According to previous reports by Bloomberg, the total scale of capital expenditures by tech giants for data center construction reached as high as $820 billion. The market previously viewed this figure as evidence of a boom in AI infrastructure investment.

**Now, as the financing method shifts from internal cash flow to external follow-on offerings, the appeal of this narrative is quietly fading.**

At the same time, the heating up of expectations for a SpaceX IPO has also sparked discussions about capital diversion in the market, further exacerbating investor doubts about overvalued expectations under the AI capital expenditure narrative.

## Two-Month Strong Rally Comes to an Abrupt Halt, Funds Flow to Defensive Sectors

Bloomberg macro strategist Michael Ball pointed out that Friday's decline was more of a repricing of crowded AI capital expenditure leaders, with the Dow Jones Industrial Average only closing slightly lower for the week, indicating that the selling was concentrated in high-beta momentum stocks.

Michael Ball analyzed that the highly crowded positions in the technology sector make any volatility prone to evolving into self-reinforcing selling. He said:

> As economic growth shows greater resilience, the valuation premium enjoyed by long-term winners in AI capital expenditure should rightly bear lower multiples.

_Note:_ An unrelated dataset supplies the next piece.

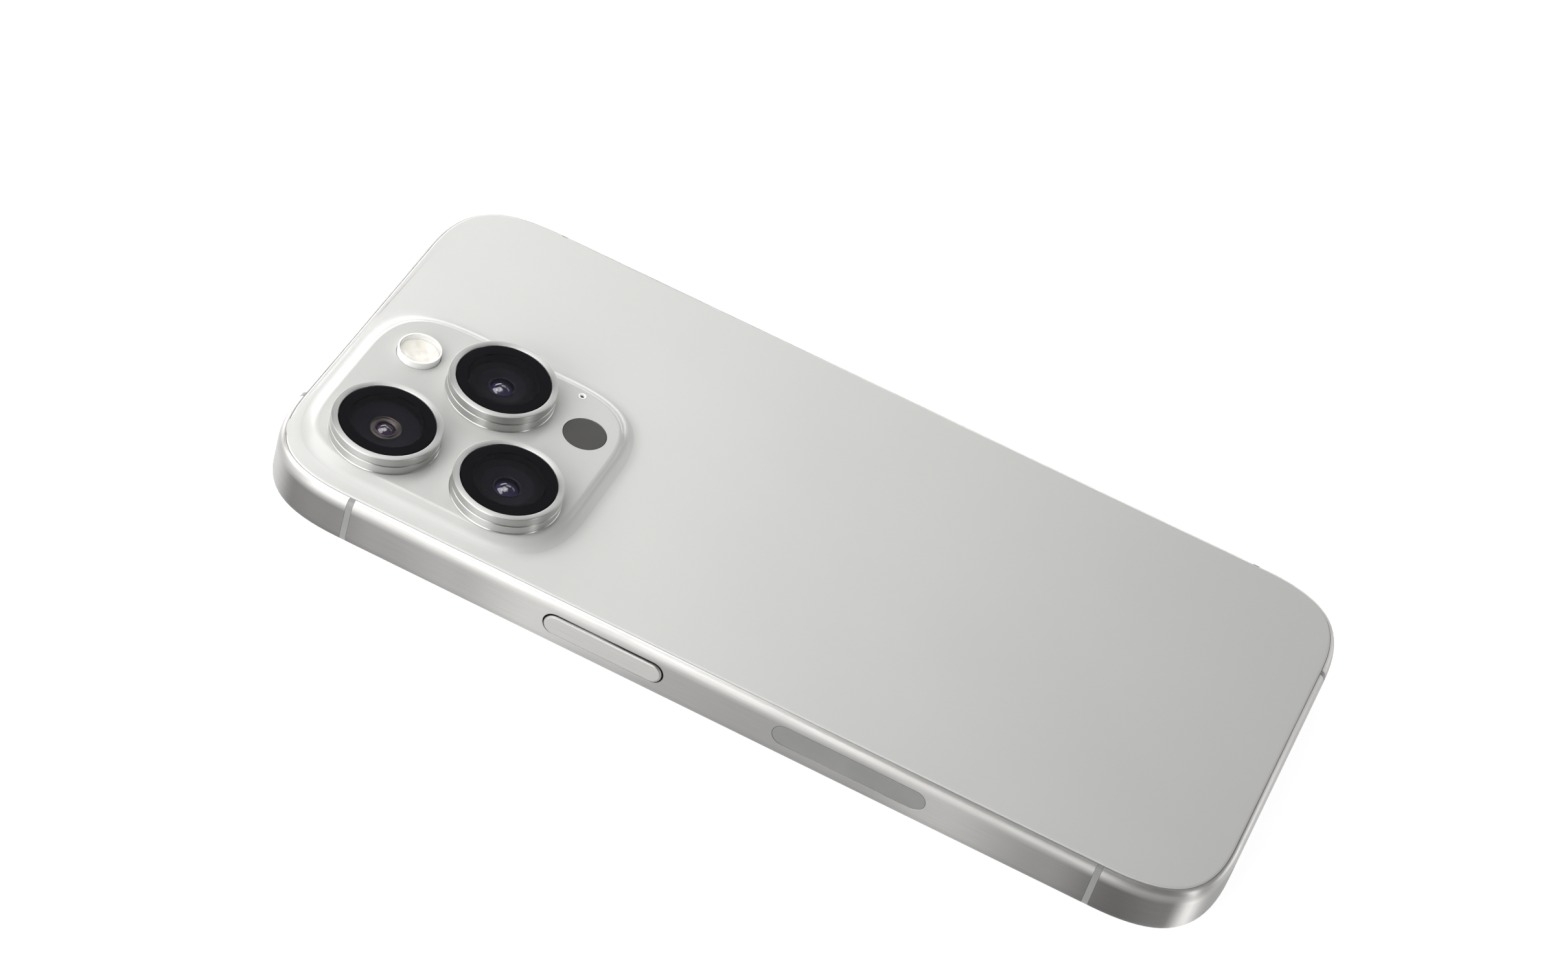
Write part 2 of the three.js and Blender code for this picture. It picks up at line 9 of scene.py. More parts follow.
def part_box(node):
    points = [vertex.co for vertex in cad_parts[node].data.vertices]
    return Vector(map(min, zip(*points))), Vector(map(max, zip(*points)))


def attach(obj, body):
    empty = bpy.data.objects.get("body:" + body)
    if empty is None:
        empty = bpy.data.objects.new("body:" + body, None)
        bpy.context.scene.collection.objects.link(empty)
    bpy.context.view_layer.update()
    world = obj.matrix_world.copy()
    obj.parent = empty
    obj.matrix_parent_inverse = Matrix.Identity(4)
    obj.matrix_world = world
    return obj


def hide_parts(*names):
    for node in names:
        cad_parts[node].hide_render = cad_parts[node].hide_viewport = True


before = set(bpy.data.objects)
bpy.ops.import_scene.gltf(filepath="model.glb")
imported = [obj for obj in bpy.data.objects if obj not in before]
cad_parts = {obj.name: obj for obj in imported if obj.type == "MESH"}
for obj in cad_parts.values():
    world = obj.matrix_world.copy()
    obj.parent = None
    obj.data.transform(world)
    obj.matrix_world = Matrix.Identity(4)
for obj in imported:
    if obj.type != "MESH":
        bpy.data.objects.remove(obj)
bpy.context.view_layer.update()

MM = 0.001
CAMERAS = ("ultrawide", "main", "tele")
BUTTONS = ("side_button", "volume_up_button", "volume_down_button", "action_button")


# ---- places read from the frame

def span(node):
    """Lowest and highest corner of a CAD node, in millimetres."""
    low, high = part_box(node)
    return low / MM, high / MM


def middle(node):
    low, high = span(node)
    return (low + high) / 2


def round_node(node):
    """Lowest and highest corner, foot of the axis and radius of a round CAD node, in millimetres."""
    low, high = span(node)
    centre = (low + high) / 2
    return low, high, (centre.x, centre.y, 0), (high.x - low.x) / 2


FRAME_LOW, FRAME_HIGH = span("side_frame")
HALF_X, HALF_Y = FRAME_HIGH.x, FRAME_HIGH.y
CORNER = 12.0  # corner radius of the band seen from above
SHOULDER_IN, SHOULDER_UP = 0.9, 1.56  # width and height of the rounded shoulder
GLASS_IN = 1.0  # band's outer face to the edge of both glasses
POCKET_IN = 0.93  # band's outer face to the pockets that hold the glasses
WALL = 2.3  # thickness of the band between the two pockets
BACK_LEDGE, FRONT_LEDGE = 7.25, 1.02
BACK_TOP = 8.25  # flat of the back glass
PLATEAU_TOP = span("back_glass")[1].z
PLATEAU = {"cx": -12.8, "cy": 49.9, "half_x": 17.05, "half_y": 19.1, "corner": 8.5, "slope": 4.2}

SHARP_ANGLE = math.radians(30)  # faces that meet at more than this keep a crisp edge


# ---- outlines, in millimetres

def bezier(a, b, c, d, steps):
    """Points on one cubic, without its last point."""
    points = []
    for i in range(steps):
        t = i / steps
        s = 1 - t
        points.append(a * s ** 3 + b * (3 * s * s * t) + c * (3 * s * t * t) + d * t ** 3)
    return points


def straight(a, b, steps):
    return [a.lerp(b, i / steps) for i in range(steps)]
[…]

**Furthermore, there were clear signs of a defensive shift in capital flows on Friday.** The consumer staples sector rose against the trend by 1.6%, with Coca-Cola's stock price rising 3.5% in a single day, becoming one of the few bright spots in the U.S. stock market on Friday.

This divergent pattern shows that some investors have actively reduced their risk exposure, turning to defensive assets for shelter.

SpotGamma defines the 7,500-point area as the current most critical risk watershed for the S&P 500: staying above this level, dealer hedging flows help slow the decline and promote mean reversion.

**Once broken, forced selling at the individual stock level and the collapse of option skew could leave the index without support.**

Analysis suggests that Friday may have been just the first chapter of this story.